To win re-election last year President Dilma Rousseff implemented a series of stimulus measures, price controls and tax breaks. But controls on fuel and energy prices are now being scrapped, with electricity rates scheduled to rise up to 30 percent this year.

Rousseff is now accused of manipulating budget accounts to hide the scope of the budget deficit. More than a dozen requests have been filed with Congress to impeach her for doctoring the figures for the past two years.

Fifty legislators from seven parties have also filed a motion to open a process to unseat Eduardo Cunha, head of the country’s lower house of Congress, for allegedly taking millions in bribes in a scheme of money-laundering and corruption in the state-owned oil firm Petrobras.

In March 2014, federal police arrested Paulo Roberto Costa, Petrobras’ former head of refining. In exchange for a lower sentence, Costa started talking.

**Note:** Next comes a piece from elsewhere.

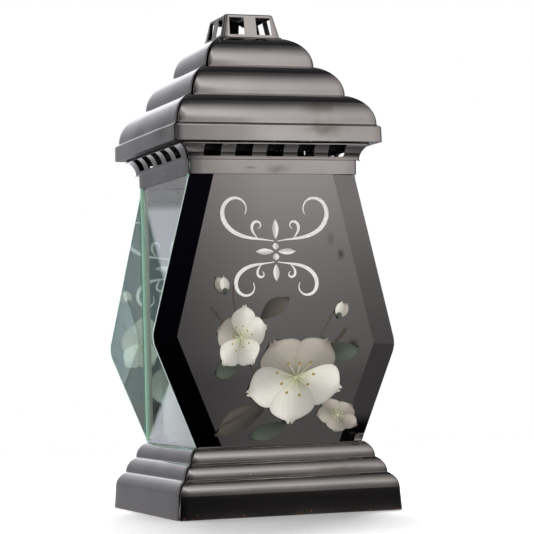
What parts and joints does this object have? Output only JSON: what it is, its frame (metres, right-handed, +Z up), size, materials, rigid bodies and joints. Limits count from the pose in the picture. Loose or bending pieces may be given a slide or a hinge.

More than a year and half later ruling political and business figures continue to be drawn into the scandal.

Nestor Cervera, former international chief of Petrobras, was sentenced to 12 years in prison Aug. 17. More than two dozen executives from Brazil’s largest construction firms have been arrested for transferring money to slush funds for political parties. Most of the alleged bribe-takers belong to Rousseff’s Workers Party, which has governed the country since 2002.

On Oct. 2, the Supreme Court authorized the questioning of former President Luiz Inácio Lula da Silva, also of the Workers Party. The court claims that the scheme started with Jose Dirceu, da Silva’s former chief of staff.